Nothing prepares you for their relationship. You fret over age gaps. Is it too small? Will they fight all the time? Will I despair? And then, if like me, and you find yourself with a larger gap – almost four years – you worry if there will ever be anything to have in common at all. Especially when they are half-siblings and you don’t really know what that will mean. But my goodness, they find each other and it’s almost like two souls have met again, reunited, meant to be. They are so fond of each other. They are cut of the same cloth. And you know it won’t be long until the camaraderie starts and the secrets, and the whispers. Something you will never get to be a part of, but you’re happy with that so long as you can watch their relationship and their love for each other grow. The parts where they fight and hit each other – yeah, not so much. But it passes. It always does.

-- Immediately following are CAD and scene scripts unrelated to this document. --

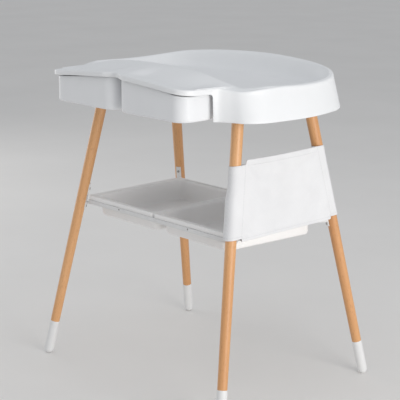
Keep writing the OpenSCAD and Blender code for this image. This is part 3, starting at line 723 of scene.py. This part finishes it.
def build_bin(word, side):
    node = "bin_" + word
    lo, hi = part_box(node)
    near_in, far_in, front_in, back_in = BIN_INSET
    left_in, right_in = (near_in, far_in) if side > 0 else (far_in, near_in)
    floor_z = lo.z + BIN_FALL
    depth = hi.z - floor_z

    def lip_ring(inset, z):
        plan = round_plan((lo.x + inset, lo.y + inset), (hi.x - inset, hi.y - inset), BIN_LIP_R - inset)
        return [(x, y, z) for x, y in plan]

    def body_ring(inset, z):
        fall = (hi.z - z) / depth
        front = lo.y + front_in + BIN_DRAFT * fall ** BIN_BOW + inset
        low = (lo.x + left_in + inset, front)
        high = (hi.x - right_in - inset, hi.y - back_in - inset)
        return [(x, y, z) for x, y in round_plan(low, high, max(BIN_BODY_R - inset, 4 * MM))]

    under = hi.z - BIN_LIP_T
    wall_top = hi.z - 6 * MM
    floor_top = floor_z + BIN_WALL
    rings = [body_ring(inset, floor_z) for inset in FLOOR_RINGS]
    rings += fillet_rings(body_ring, BIN_FILLET, 0, floor_z, arc(0, 90, 6))
    rings += [body_ring(0, mix(floor_z + BIN_FILLET, under, t)) for t in (0.2, 0.4, 0.6, 0.8, 0.96)]
    rings += lip_rings(lip_ring, body_ring, hi.z)
    rings.append(body_ring(BIN_WALL, wall_top))
    rings += [body_ring(BIN_WALL, mix(floor_top + BIN_FILLET_IN, wall_top, t))
              for t in (0.85, 0.65, 0.45, 0.25)]
    rings += fillet_rings(body_ring, BIN_FILLET_IN, BIN_WALL, floor_top, arc(90, 0, 6))
    rings += [body_ring(inset, floor_top) for inset in reversed(FLOOR_RINGS)]
    tray = loft(node + "_tub", rings, 45)
    for v in tray.data.vertices:
        v.co.z -= BIN_FALL * (hi.z - v.co.z) / depth * (v.co.y - lo.y) / (hi.y - lo.y)
    notch_lip(tray, lo, side * NOTCH_X, under)
    finish_piece(tray, node, "bin_plastic", node)


for word, side in SIDES.items():
    build_bin(word, side)


# ---------------------------------------------------------------- hard parts with worked edges
# Painted shade under each bin's finger notch: a small dark disc in the front rail, its radius and its
# depth below the rail's top
NOTCH_SHADE_R, NOTCH_SHADE_DROP = 2.6 * MM, 4.5 * MM


def worked_copy(node, name, width, segments):
    """A copy of a CAD node's mesh, cleaned to its real faces and with softened edges."""
    source = frame["nodes"][node]
    mesh = source.data.copy()
    obj = bpy.data.objects.new(name, mesh)
    scene.collection.objects.link(obj)
    obj.matrix_world = source.matrix_world
    bm = bmesh.new()
    bm.from_mesh(mesh)
    bmesh.ops.remove_doubles(bm, verts=bm.verts, dist=0.00001)
    bmesh.ops.dissolve_limit(bm, angle_limit=math.radians(1.5), verts=bm.verts, edges=bm.edges)
    bm.to_mesh(mesh)
    bm.free()
    bevel(obj, width, segments, 30)
    return obj


def build_shelf_frame():
    for part in ("front", "back", "left", "right", "centre"):
        node = "shelf_rail_" + part
        rail = worked_copy(node, node + "_bar", 1.4 * MM, 3)
        finish_piece(rail, "root", "white_metal", node)
    for word in CORNERS:
        node = "shelf_bracket_" + word
        strap = worked_copy(node, node + "_plate", 0.5 * MM, 2)
        finish_piece(strap, "root", "white_metal", node)


def build_notch_shade_disc(word):
    """Painted shade: a small dark steel disc in the front rail under the middle of a bin's lip, darkening
    the spot where the finger notch above it casts shade.
    """
    rail_lo, rail_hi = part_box("shelf_rail_front")
    bin_lo, bin_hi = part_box("bin_" + word)
    middle = ((bin_lo.x + bin_hi.x) / 2, rail_lo.y, rail_hi.z - NOTCH_SHADE_DROP)
    place = Matrix.Translation(middle) @ Matrix.Rotation(math.radians(90), 4, "X")
    profile = [(NOTCH_SHADE_R, -2 * MM), (NOTCH_SHADE_R, 0.3 * MM), (0.75 * NOTCH_SHADE_R, 0.8 * MM),
               (0.3 * NOTCH_SHADE_R, 1 * MM)]
    # The dark disc of painted shade under the notch
    shade_disc = lathe("notch_shade_disc_" + word, profile, place, 24)
    finish_piece(shade_disc, "root", "fastener_steel")


build_shelf_frame()
for word in SIDES:
    build_notch_shade_disc(word)


# ---------------------------------------------------------------- fabric pocket
POCKET_Z0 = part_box("pocket_outer_panel")[0].z
POCKET_Z1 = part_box("pocket_outer_panel")[1].z
PLANE_TILT = math.atan(LEAN_X)
CLOTH_T = 1.2 * MM
# The sleeves: how much shorter they are than the panel, their radius, and where they are sewn
SLEEVE_RISE, SLEEVE_DROP = 8 * MM, 12 * MM
SLEEVE_R = 17.6 * MM
SEAM_IN, SEAM_BACK = 24 * MM, 2.2 * MM
# Turns round the leg, from straight along the table: where the web from the seam meets the
# sleeve, and the end of the slit that lets the bracket through, which stops at a height
WEB_TURN, SLIT_TURN = math.radians(337), math.radians(292)
SLIT_Z = 548 * MM
WEB_STEPS, ARC_STEPS = 5, 20
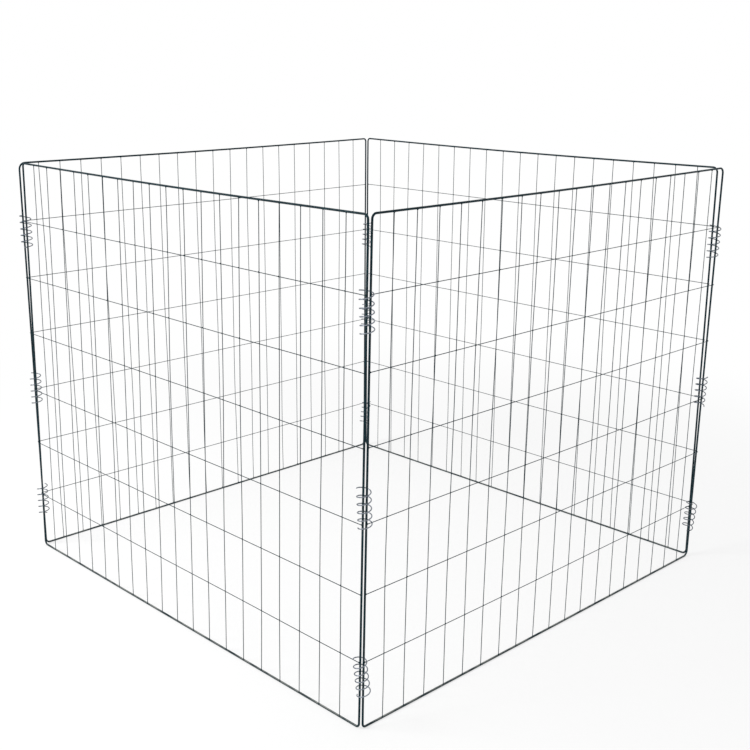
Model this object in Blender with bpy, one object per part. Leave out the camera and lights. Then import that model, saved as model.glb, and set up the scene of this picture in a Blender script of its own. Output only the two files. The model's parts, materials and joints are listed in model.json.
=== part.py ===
# Wire compost bin: four welded wire panels, joined at the corners by spiral wires.
#
# Each panel is a frame bent from one rod, with thin uprights welded into its rails and thin
# cross wires lapped on its outer face. Three spirals go loosely round the two side rods that
# meet at a corner. Each hangs askew, by one of its turns, on a cross wire. The corners are
# therefore hinges, and the bin folds flat.
#
# The spirals are so loose that the panels rack. Each one's top rail stands a little further
# along it, counter-clockwise, than its bottom rail. At a corner the side rod that a panel
# starts with leans away from the hinge axis, and the one that a panel ends with leans past it.
#
# Metres, +Z up, with the origin on the ground in the middle of the bin. The panels are front
# (-Y), right (+X), back (+Y) and left (-X). A panel's own X runs along it, counter-clockwise
# round the bin as seen from above, its own Y points into the bin, and its own origin is
# midway between the two hinge axes that it lies between.

import math

import bpy
import numpy as np

# Panel
PANEL_WIDTH = 0.904  # over the side rods
PANEL_HEIGHT = 0.762  # over the rails
ROD_DIAMETER = 0.0032
BEND_RADIUS = 0.014  # of the rod's centre line, at the frame's corners
WIRE_DIAMETER = 0.0011
UPRIGHTS = 19
CROSS_WIRES = 6
END_GAP = 0.89  # from a side rod to the first upright, as a share of the gap between uprights
MIDDLE_GAP = 1.05  # between the two middle cross wires, as a share of the gap between others
WELD_SINK = 0.0001  # the uprights' outer face stays this far inside the rails' outer face

# Spiral
SPIRAL_DIAMETER = 0.0219  # over the wire
SPIRAL_WIRE_DIAMETER = 0.0017
SPIRAL_PITCH = 0.012
SPIRAL_TURNS = 5

# Which cross wire of its panel, from the top, a spiral hangs on at each level. The second
# number is its lean, as a share of the most that the side rods inside it allow.
LEVELS = {"top": (1, 1.0), "middle": (4, 0.5), "bottom": (6, 1.0)}

# The spiral that hangs lower than the others of its level, and its cross wire
HUNG_LOWER = {"back_left_spiral_top": 2}

# The way a spiral's foot leans, in degrees from its panel's own X, and so a little outwards
LEAN_HEADING = -20

# How many of a spiral's turns are above the cross wire that it hangs on, at each level in turn
TURNS_ABOVE = {
    "front_left": (0.9, 2.6, 1.4),
    "front_right": (0.4, 4.4, 0.4),
    "back_right": (0.2, 3.6, 0.4),
    "back_left": (1.4, 3.6, 0.4),
}

# How far the panels rack, as a share of the most that the top spirals allow
RACK = 0.8

# Clearances
SEAT_GAP = 0.0003  # between pieces that touch
HINGE_PLAY = 0.0003  # between each side rod and the planes through the hinge axis

# Facets
ROD_SIDES = 8
WIRE_SIDES = 6
BEND_STEPS = 5
SPIRAL_STEPS = 10  # points for each turn
SPIRAL_BEVEL_RESOLUTION = 1  # which gives the tube 6 sides
SHARP_ANGLE = math.radians(50)  # edges bent more than this are shaded sharp
AXIS_MARK = 0.05  # the size that the joints' empties are shown at

# Colours, as linear RGB with alpha
COATING_COLOUR = (0.006, 0.017, 0.021, 1.0)
COATING_ROUGHNESS = 0.38
COATING_METALLIC = 0.0
ZINC_COLOUR = (0.26, 0.30, 0.33, 1.0)
ZINC_ROUGHNESS = 0.36
ZINC_METALLIC = 1.0

ROD_RADIUS = ROD_DIAMETER / 2
WIRE_RADIUS = WIRE_DIAMETER / 2
SPIRAL_WIRE_RADIUS = SPIRAL_WIRE_DIAMETER / 2
SPIRAL_RADIUS = SPIRAL_DIAMETER / 2 - SPIRAL_WIRE_RADIUS

# The hinge axis runs between the two side rods of a corner. Each rod is clear of the plane
# through the axis that its panel is folded about, and of the one square to it.
AXIS_TO_ROD = ROD_RADIUS + HINGE_PLAY
ROD_SPACING = PANEL_WIDTH - ROD_DIAMETER  # between the centre lines of a panel's side rods
AXIS_SPACING = ROD_SPACING + 2 * AXIS_TO_ROD
RAIL_SPACING = PANEL_HEIGHT - ROD_DIAMETER

# Positions along a panel's own Y, where the outside of the bin is negative
ROD_Y = -AXIS_TO_ROD
CROSS_WIRE_Y = ROD_Y - ROD_RADIUS - SEAT_GAP - WIRE_RADIUS
UPRIGHT_Y = ROD_Y - (ROD_RADIUS - WELD_SINK - WIRE_RADIUS)
CROSS_WIRE_LENGTH = PANEL_WIDTH


def corner_radius(flat_radius, sides):
    """The radius to the corners of a regular section whose flats lie at flat_radius."""
    return flat_radius / math.cos(math.pi / sides)


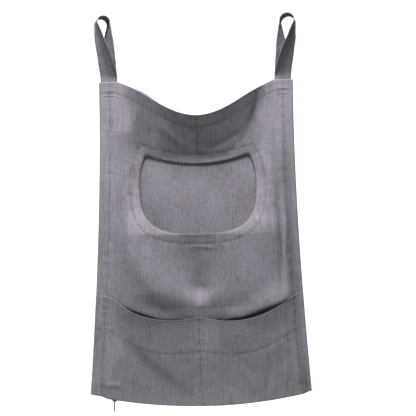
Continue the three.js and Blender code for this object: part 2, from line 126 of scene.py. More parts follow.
# folds of the hanging cloth
folds = {
    "cowlLean": 0.025,
    "cowlHalf": 0.170,
    "cowlRight": 0.152,
    "cowlLow": opening["top"] - 0.018,
    "cowlLift": 0.125,
    "vLean": 0.0220,
    "vLow": -0.655,
    "vHalf": 0.062,
    "valley": 0.024,
    # crest lines: points (x, z), width towards the light, width below, lift
    "crests": [
        ([(-0.172, -0.440), (-0.152, -0.530), (-0.104, -0.605), (-0.020, -0.655)], 0.040, 0.026, 0.0070),
        ([(0.165, -0.50), (0.110, -0.585), (0.020, -0.655)], 0.040, 0.040, 0.0014),
        ([(-0.168, -0.20), (-0.160, -0.33)], 0.010, 0.010, 0.0020),
        # upright creases by the right side seam
        ([(0.184, -0.38), (0.188, -0.50), (0.187, -0.63)], 0.0065, 0.0065, -0.0046),
        ([(0.199, -0.44), (0.196, -0.53), (0.206, -0.62)], 0.0040, 0.0040, 0.0028),
        ([(0.172, -0.50), (0.180, -0.57), (0.196, -0.625)], 0.0040, 0.0040, -0.0020),
        ([(0.197, -0.20), (0.198, -0.34), (0.201, -0.46)], 0.0030, 0.0030, -0.0018),
        ([(0.170, -0.55), (0.186, -0.64)], 0.010, 0.009, -0.0030),
        ([(0.141, -0.158), (0.134, -0.205), (0.118, -0.250)], 0.006, 0.008, -0.0046),
        ([(-0.135, -0.305), (-0.175, -0.37), (-0.18, -0.46)], 0.014, 0.014, 0.0020),
        ([(0.135, -0.305), (0.165, -0.36), (0.172, -0.43)], 0.014, 0.014, 0.0025),
        # pulled lines below the opening and across the yoke
        ([(-0.018, -0.517), (0.040, -0.521)], 0.0035, 0.0045, 0.0012),
        ([(-0.085, -0.245), (-0.020, -0.300)], 0.010, 0.009, 0.0016),
        ([(0.030, -0.300), (0.100, -0.262)], 0.008, 0.008, -0.0014),
        ([(0.004, -0.322), (0.030, -0.337), (0.060, -0.330)], 0.006, 0.006, 0.0014),
        # the cloth rolls over above the pocket mouths
        ([(0.052, -0.683), (0.100, -0.676), (0.150, -0.655), (0.222, -0.629)], 0.026, 0.0055, 0.0100),
        ([(-0.215, -0.629), (-0.150, -0.659), (-0.090, -0.680), (-0.030, -0.682)], 0.016, 0.0050, 0.0036),
    ],
    "waves": 0.0012,
    "ripples": 0.00042,
}


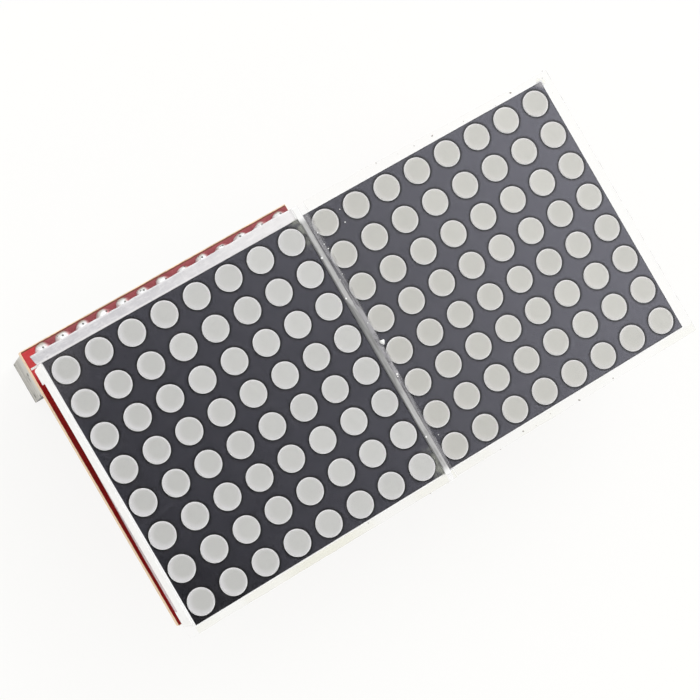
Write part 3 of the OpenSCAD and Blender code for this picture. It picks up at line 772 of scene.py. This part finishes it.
def small_body_finish(name, top, flank):
    """Chip part with a glazed top and plainer flanks"""
    f = Finish(name)
    grain = f.noise(8.0, 4, 0.6)
    tone = f.blend(f.fade(f.size(f.facing_up()), 0.5, 0.7), flank, top)
    tone = f.blend(f.fade(grain, 0.4, 0.7, 0.0, 0.25), tone, scaled(top, 0.7))
    return f.surface(tone, f.fade(grain, 0.3, 0.7, 0.35, 0.55), Normal=f.bump(grain, 0.01, 0.6))


def crumb_finish(name, grain_scale, low, high):
    """Rough matt crumb between two colours"""
    f = Finish(name)
    grain = f.noise(grain_scale, 3)
    return f.surface(
        f.blend(grain, low, high), f.fade(grain, 0.3, 0.7, 0.6, 0.9), Normal=f.bump(grain, 0.02, 0.8),
    )


# ---- new pieces ----

def add_object(name, data):
    made = bpy.data.objects.new(name, data)
    bpy.context.scene.collection.objects.link(made)
    return made


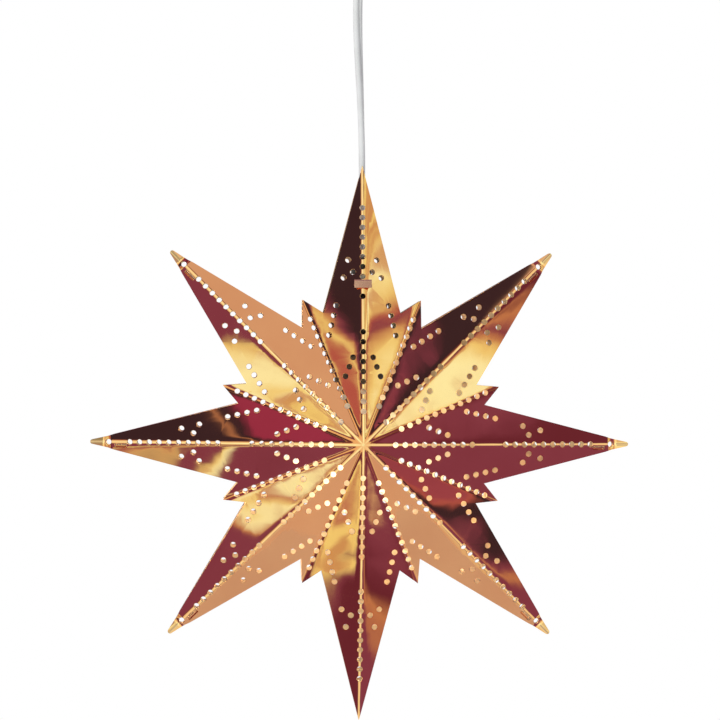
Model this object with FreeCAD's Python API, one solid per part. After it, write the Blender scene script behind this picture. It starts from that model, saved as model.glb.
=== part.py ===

And nothing prepares you for the way your heart grows. You don’t halve love, you multiply it. I’ve never been one for maths, but this is the most beautiful sum in the world. You will never run out of love to give. You have a tribe now. Christmas dinners get bigger, another space at the table is needed amongst grandparents, aunties, uncles, cousins. As our family grows older, there will be jokey bickers over the last piece of pizza, and there will be a huge tangle of limbs as everyone squishes on the sofa for family movie night.
Those are the things that I love about our family growing. Knowing they will always have each other should anything ever happen to us. More of us and more love to give.
And I guess, that’s why, one day, we’d like to make our two, a three.
I really do hope we are lucky enough to see that happen. There’s space right there for another. Look, you can see it.